At the starting gate of feminism

Sunday, November 08, 1998

By Betsy Kline, Post-Gazette Staff Writer

 
 

Big Girls Don’t Cry

By Fay Weldon

Atlantic Monthly Press
$24.00

   
 

Well, we’re sorry. Every generation must apologize to the future, and the greater the change that was brought about, the profounder the apology needs to be. … The brighter the idea the worse the consequences. Let feminists apologize for the death of love, lost children, and the diminishing of man. But what was a girl to do? Someone has to reform the world. You can’t see what you see and do nothing.”

What was a girl to do, indeed? Especially in a male-dominated world where her looks were overvalued, her work undervalued and her brains not accorded any currency at all?

British writer Fay Weldon (“Praxis,” “Down Among the Women,” “The Life and Loves of a She-Devil”) gives the feminist movement a harsh yet insightful dressing-down in her latest novel, “Big Girls Don’t Cry.” Her comic satire bites to the bone.

Weldon’s “you are there” nostalgia tour of the British feminist movement pulls you into step immediately with her bevy of twentysomething women who in 1971 decided it was time to do something about their role as second-class citizens.

Layla, Stephanie, Zoe, Daffy and Alice meet in Stephie’s home to discuss their first step. During the course of the evening, they collectively give birth to a feminist publishing house (christened Medusa), but more life-altering events transpire: Daffy sneaks off to bed with Stephie’s husband, Hamish; Alice launches into her usual scholarly diatribe while the wine-fueled Layla and Stephie cavort naked in celebration of their new empowerment; Zoe’s feminist-hating husband turns up and drags her home; and Stephie, confronted with Hamish’s infidelity, storms out of the house without a stitch of clothing or a single possession, renouncing her marriage and abandoning her two young sons.

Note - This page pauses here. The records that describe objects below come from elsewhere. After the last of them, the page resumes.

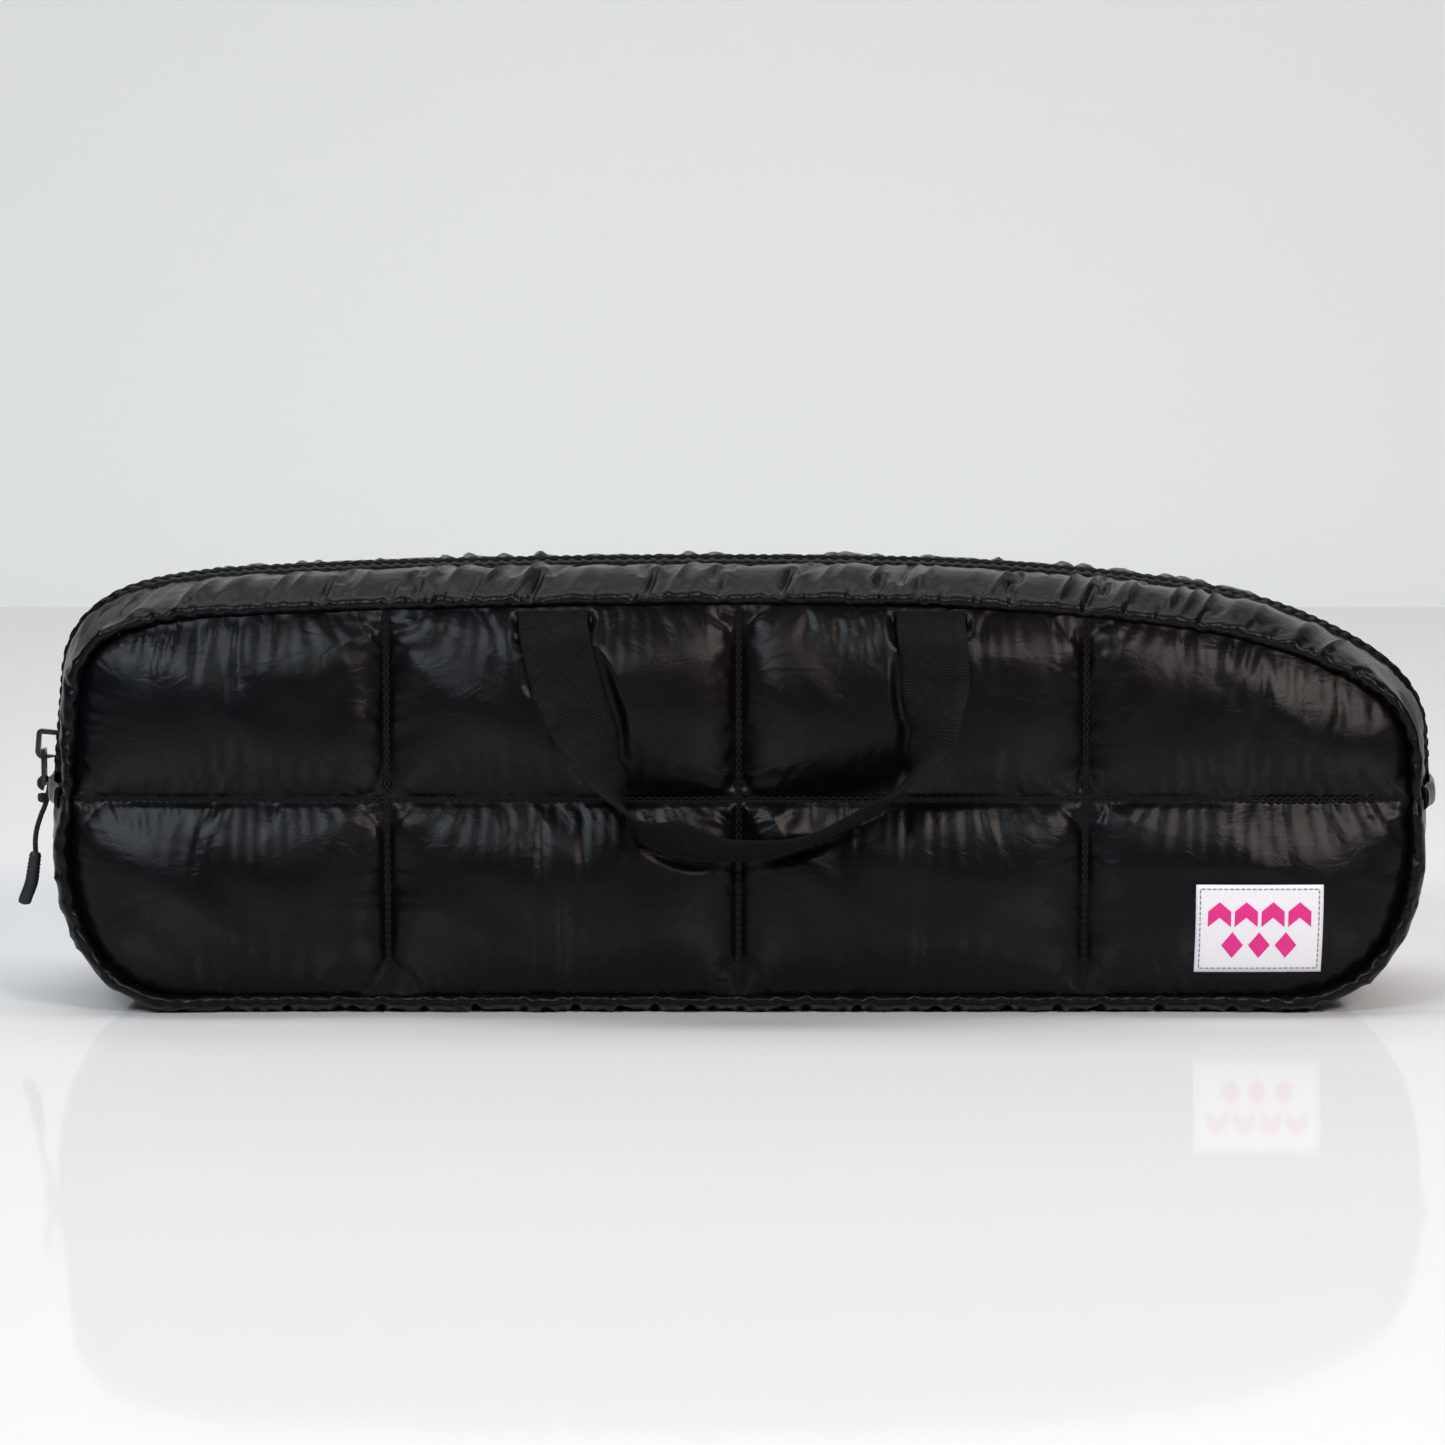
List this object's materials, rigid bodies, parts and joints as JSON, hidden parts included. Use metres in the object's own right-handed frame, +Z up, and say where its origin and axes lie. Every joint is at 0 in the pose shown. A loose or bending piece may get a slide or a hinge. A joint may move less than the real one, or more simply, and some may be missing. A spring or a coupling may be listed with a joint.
{
  "type": "quilted carry bag",
  "caption": "Quilted padded carry bag in black nylon with a zip over the top, webbing handles and a woven label.",
  "frame": {"origin": "middle of the base, on the floor", "axes": "+X along the bag towards the end with the label, -Y out of the front panel, +Z up"},
  "size_m": [0.5381, 0.1572, 0.1669],
  "materials": {
    "shell_cloth": "tightly woven nylon with a satin sheen",
    "lining_cloth": "plain matte polyester",
    "wadding": "soft synthetic fibre, hidden",
    "webbing": "matte ribbed webbing",
    "zip_tape": "matte woven tape",
    "zip_coil": "smooth moulded coil",
    "zip_metal": "black lacquered die casting",
    "cord": "braided cord",
    "grip": "satin moulded rubber",
    "label_cloth": "white woven ribbon with a coloured motif"
  },
  "bodies": {
    "bag": {"back_gusset_left": "shell_cloth", "back_gusset_lining_left": "lining_cloth", "back_gusset_lining_right": "lining_cloth", "back_gusset_right": "shell_cloth", "back_gusset_rim_mid": "shell_cloth", "back_handle_end_left": "webbing", "back_handle_end_right": "webbing", "back_panel_lining": "lining_cloth", "back_panel_shell": "shell_cloth", "back_panel_wadding": "wadding", "back_seam_binding": "webbing", "back_top_stop": "zip_metal", "back_zip_coil_left": "zip_coil", "back_zip_coil_right": "zip_coil", "back_zip_tape_left": "zip_tape", "back_zip_tape_right": "zip_tape", "base_gusset_left": "shell_cloth", "base_gusset_lining": "lining_cloth", "base_gusset_mid": "shell_cloth", "base_gusset_right": "shell_cloth", "base_gusset_wadding": "wadding", "bottom_stop": "zip_metal", "end_tab_left": "shell_cloth", "end_tab_right": "shell_cloth", "front_gusset_left": "shell_cloth", "front_gusset_lining_left": "lining_cloth", "front_gusset_lining_right": "lining_cloth", "front_gusset_right": "shell_cloth", "front_gusset_rim_mid": "shell_cloth", "front_handle_end_left": "webbing", "front_handle_end_right": "webbing", "front_panel_lining": "lining_cloth", "front_panel_shell": "shell_cloth", "front_panel_wadding": "wadding", "front_seam_binding": "webbing", "front_top_stop": "zip_metal", "front_zip_coil_left": "zip_coil", "front_zip_coil_right": "zip_coil", "front_zip_tape_left": "zip_tape", "front_zip_tape_right": "zip_tape", "label": "label_cloth"},
    "front_flap": {"front_gusset_mid": "shell_cloth", "front_gusset_lining_mid": "lining_cloth", "front_zip_tape_mid": "zip_tape", "front_zip_coil_mid": "zip_coil"},
    "back_flap": {"back_gusset_mid": "shell_cloth", "back_gusset_lining_mid": "lining_cloth", "back_zip_tape_mid": "zip_tape", "back_zip_coil_mid": "zip_coil"},
    "slider": {"slider_body": "zip_metal"},
    "puller": {"puller_tab": "zip_metal"},
    "pull": {"pull_cord": "cord", "cord_knot": "cord", "cord_grip": "grip"},
    "front_handle": {"front_handle": "webbing"},
    "back_handle": {"back_handle": "webbing"}
  },
  "joints": [
    {"name": "front_flap_fold", "type": "hinge", "parent": "bag", "child": "front_flap", "pos_m": [-0.027, -0.0443, 0.1589], "axis": [-1, 0, 0], "range_deg": [-80, 0]},
    {"name": "back_flap_fold", "type": "hinge", "parent": "bag", "child": "back_flap", "pos_m": [-0.027, 0.0443, 0.1589], "axis": [1, 0, 0], "range_deg": [-80, 0]},
    {"name": "slider_run", "type": "slide", "parent": "bag", "child": "slider", "axis": [0.0926, 0, 0.9957], "range_m": [0, 0.016]},
    {"name": "puller_swing", "type": "hinge", "parent": "slider", "child": "puller", "pos_m": [-0.26465, 0, 0.0931], "axis": [0, 1, 0], "range_deg": [0, 120]},
    {"name": "pull_swing", "type": "hinge", "parent": "puller", "child": "pull", "pos_m": [-0.26465, 0, 0.0806], "axis": [0, 1, 0], "range_deg": [-8, 50]},
    {"name": "front_handle_fold", "type": "hinge", "parent": "bag", "child": "front_handle", "pos_m": [0.0013, -0.057, 0.146], "axis": [-1, 0, 0], "range_deg": [0, 180]},
    {"name": "back_handle_fold", "type": "hinge", "parent": "bag", "child": "back_handle", "pos_m": [0.0013, 0.057, 0.146], "axis": [1, 0, 0], "range_deg": [0, 180]}
  ]
}
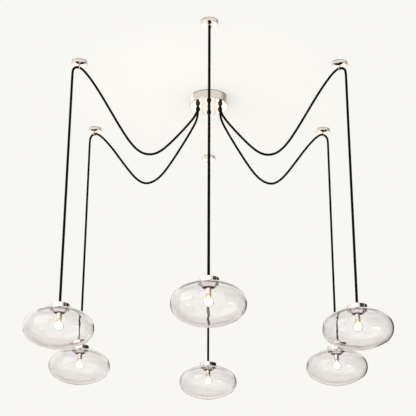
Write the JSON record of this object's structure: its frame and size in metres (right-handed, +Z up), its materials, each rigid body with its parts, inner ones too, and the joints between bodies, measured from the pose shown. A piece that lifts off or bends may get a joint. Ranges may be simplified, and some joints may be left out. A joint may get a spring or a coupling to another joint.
{
  "type": "cluster pendant",
  "caption": "Ceiling cluster pendant: cloth cords swag from a round canopy over ceiling hooks and drop plumb to flattened clear blown-glass shades with small round bulbs.",
  "frame": {"origin": "centre of the circle of ceiling hooks, on the ceiling plane and over the middle of the canopy", "axes": "+Z up, square to the ceiling; -Y towards lamp 1; the lamps follow every 60 degrees, lamp 2 on the +X side"},
  "size_m": [1.5936, 1.793, 1.395],
  "materials": {
    "polished_nickel": "polished nickel plate with a warm tint",
    "zinc_steel": "zinc plated steel, hidden hardware",
    "black_cord": "black woven cloth over a round flexible cord",
    "black_nylon": "moulded black nylon",
    "terminal_plastic": "moulded insulating plastic",
    "clear_glass": "clear hand-blown glass with a slight wave",
    "dark_phenolic": "moulded dark phenolic",
    "lit_bulb": "frosted warm white bulb on a brass base"
  },
  "bodies": {
    "ceiling_set": {"canopy_cover": "polished_nickel", "mounting_bar": "zinc_steel", "centre_stud": "zinc_steel", "canopy_nut": "polished_nickel", "terminal_block": "terminal_plastic", "earth_screw": "zinc_steel", "cord_grips": "black_nylon", "grip_locknuts": "black_nylon", "hook_plates": "polished_nickel", "ceiling_hooks": "polished_nickel", "swag_cord_1": "black_cord", "swag_cord_2": "black_cord", "swag_cord_3": "black_cord", "swag_cord_4": "black_cord", "swag_cord_5": "black_cord", "swag_cord_6": "black_cord"},
    "drop_1": {"drop_cord_1": "black_cord"},
    "lamp_1": {"shade_cap_1": "polished_nickel", "glass_shade_1": "clear_glass", "shade_bowl_1": "polished_nickel", "socket_sleeve_1": "polished_nickel", "lampholder_1": "dark_phenolic", "bulb_1": "lit_bulb"},
    "drop_2": {"drop_cord_2": "black_cord"},
    "lamp_2": {"shade_cap_2": "polished_nickel", "glass_shade_2": "clear_glass", "shade_bowl_2": "polished_nickel", "socket_sleeve_2": "polished_nickel", "lampholder_2": "dark_phenolic", "bulb_2": "lit_bulb"},
    "drop_3": {"drop_cord_3": "black_cord"},
    "lamp_3": {"shade_cap_3": "polished_nickel", "glass_shade_3": "clear_glass", "shade_bowl_3": "polished_nickel", "socket_sleeve_3": "polished_nickel", "lampholder_3": "dark_phenolic", "bulb_3": "lit_bulb"},
    "drop_4": {"drop_cord_4": "black_cord"},
    "lamp_4": {"shade_cap_4": "polished_nickel", "glass_shade_4": "clear_glass", "shade_bowl_4": "polished_nickel", "socket_sleeve_4": "polished_nickel", "lampholder_4": "dark_phenolic", "bulb_4": "lit_bulb"},
    "drop_5": {"drop_cord_5": "black_cord"},
    "lamp_5": {"shade_cap_5": "polished_nickel", "glass_shade_5": "clear_glass", "shade_bowl_5": "polished_nickel", "socket_sleeve_5": "polished_nickel", "lampholder_5": "dark_phenolic", "bulb_5": "lit_bulb"},
    "drop_6": {"drop_cord_6": "black_cord"},
    "lamp_6": {"shade_cap_6": "polished_nickel", "glass_shade_6": "clear_glass", "shade_bowl_6": "polished_nickel", "socket_sleeve_6": "polished_nickel", "lampholder_6": "dark_phenolic", "bulb_6": "lit_bulb"}
  },
  "joints": [
    {"name": "swing_1", "type": "hinge", "parent": "ceiling_set", "child": "drop_1", "pos_m": [0, -0.744, -0.07305], "axis": [-1, 0, 0], "range_deg": [-15, 15]},
    {"name": "rock_1", "type": "hinge", "parent": "drop_1", "child": "lamp_1", "pos_m": [0, -0.744, -1.19538], "axis": [0, -1, 0], "range_deg": [-12, 12]},
    {"name": "swing_2", "type": "hinge", "parent": "ceiling_set", "child": "drop_2", "pos_m": [0.64432, -0.372, -0.07305], "axis": [-0.5, -0.866, 0], "range_deg": [-15, 15]},
    {"name": "rock_2", "type": "hinge", "parent": "drop_2", "child": "lamp_2", "pos_m": [0.64432, -0.372, -1.19538], "axis": [0.866, -0.5, 0], "range_deg": [-12, 12]},
    {"name": "swing_3", "type": "hinge", "parent": "ceiling_set", "child": "drop_3", "pos_m": [0.64432, 0.372, -0.07305], "axis": [0.5, -0.866, 0], "range_deg": [-15, 15]},
    {"name": "rock_3", "type": "hinge", "parent": "drop_3", "child": "lamp_3", "pos_m": [0.64432, 0.372, -1.19538], "axis": [0.866, 0.5, 0], "range_deg": [-12, 12]},
    {"name": "swing_4", "type": "hinge", "parent": "ceiling_set", "child": "drop_4", "pos_m": [0, 0.744, -0.07305], "axis": [1, 0, 0], "range_deg": [-15, 15]},
    {"name": "rock_4", "type": "hinge", "parent": "drop_4", "child": "lamp_4", "pos_m": [0, 0.744, -1.19538], "axis": [0, 1, 0], "range_deg": [-12, 12]},
    {"name": "swing_5", "type": "hinge", "parent": "ceiling_set", "child": "drop_5", "pos_m": [-0.64432, 0.372, -0.07305], "axis": [0.5, 0.866, 0], "range_deg": [-15, 15]},
    {"name": "rock_5", "type": "hinge", "parent": "drop_5", "child": "lamp_5", "pos_m": [-0.64432, 0.372, -1.19538], "axis": [-0.866, 0.5, 0], "range_deg": [-12, 12]},
    {"name": "swing_6", "type": "hinge", "parent": "ceiling_set", "child": "drop_6", "pos_m": [-0.64432, -0.372, -0.07305], "axis": [-0.5, 0.866, 0], "range_deg": [-15, 15]},
    {"name": "rock_6", "type": "hinge", "parent": "drop_6", "child": "lamp_6", "pos_m": [-0.64432, -0.372, -1.19538], "axis": [-0.866, -0.5, 0], "range_deg": [-12, 12]}
  ]
}
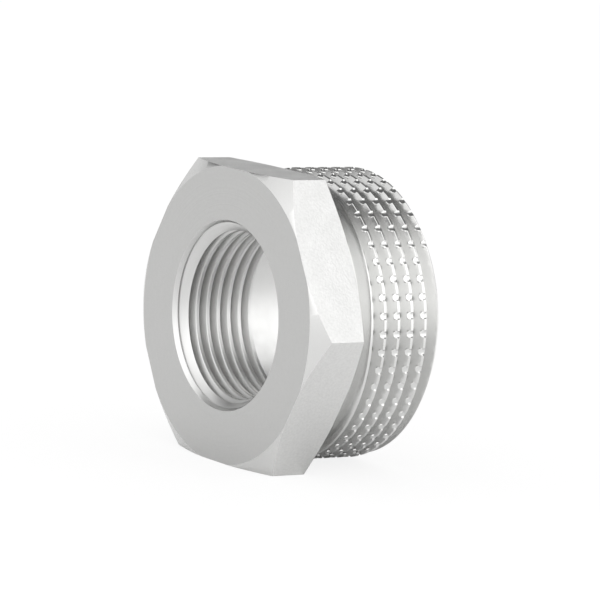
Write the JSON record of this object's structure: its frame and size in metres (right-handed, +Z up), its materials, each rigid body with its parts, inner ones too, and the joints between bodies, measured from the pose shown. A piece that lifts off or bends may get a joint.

Not the most auspicious beginning for a movement that claimed sisterhood was beautiful and powerful.

But Medusa survives its furious birth and becomes a successful and respected literary entity, thanks largely to the organizational skills and devotion of super-secretary Nancy, a meek New Zealander whose own catharsis occurred in a London hostel when she shucked her unfeeling fiance (telling her to wash his socks was the final straw).

Weldon’s male characters are, as to be expected, brutish louts or clueless clods. The only men allowed to voice any reasonable sentiments are gay.

And the women, ah, yes, the women. What happens to them in the decades that follow mirrors the many conflicted faces of feminism.

Sexy Layla, the money behind Medusa, routinely sleeps with the male enemy, even using a lover’s money to bankroll Medusa. Stephie, lamenting her abandonment of her sons, embarks on her own experimental path to love and fulfillment. Nancy, unspoiled enough to grasp the meaning of the movement, still longs for the traditional love life. Daffy clings to the traditional role of helpmate, raising Stephie’s sons and enduring Hamish’s continuing infidelities. Alice goes off the deep end into New Age mumbo-jumbo.

Ironically, it is Zoe — who keeps her distance from the movement for fear of her husband’s wrath — who strikes the most enduring blow for feminism. An educated woman trapped in a stifling, homebound marriage, she writes an articulate treatise that opens minds and touches hearts. But she pays an awful price. Her daughter Saffron, a tiny presence in her baby stroller at the founding of Medusa, exacts a wonderful revenge.

“Big Girls Don’t Cry” liberates lots of laughs, sprinkled with a lot of bitchy humor. Sure, the feminist movement takes a lot of heat for the decline of Western civilization. But a society that stayed its chauvinistic course was doomed to melt down anyway.